* begin *

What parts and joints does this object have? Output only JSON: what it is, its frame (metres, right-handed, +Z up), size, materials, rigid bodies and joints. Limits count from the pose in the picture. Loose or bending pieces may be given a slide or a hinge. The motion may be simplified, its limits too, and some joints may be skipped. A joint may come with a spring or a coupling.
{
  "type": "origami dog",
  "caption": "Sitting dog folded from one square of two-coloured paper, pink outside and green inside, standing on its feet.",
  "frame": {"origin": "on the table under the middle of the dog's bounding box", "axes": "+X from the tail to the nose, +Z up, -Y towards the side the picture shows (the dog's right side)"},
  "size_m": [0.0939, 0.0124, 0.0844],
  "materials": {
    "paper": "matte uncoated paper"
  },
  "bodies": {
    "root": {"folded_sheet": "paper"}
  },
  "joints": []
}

* end *

* **Stated problem**
Could you quote the material above in full, exactly as it stands?

* **Task result**
What parts and joints does this object have? Output only JSON: what it is, its frame (metres, right-handed, +Z up), size, materials, rigid bodies and joints. Limits count from the pose in the picture. Loose or bending pieces may be given a slide or a hinge. The motion may be simplified, its limits too, and some joints may be skipped. A joint may come with a spring or a coupling.
{
  "type": "origami dog",
  "caption": "Sitting dog folded from one square of two-coloured paper, pink outside and green inside, standing on its feet.",
  "frame": {"origin": "on the table under the middle of the dog's bounding box", "axes": "+X from the tail to the nose, +Z up, -Y towards the side the picture shows (the dog's right side)"},
  "size_m": [0.0939, 0.0124, 0.0844],
  "materials": {
    "paper": "matte uncoated paper"
  },
  "bodies": {
    "root": {"folded_sheet": "paper"}
  },
  "joints": []
}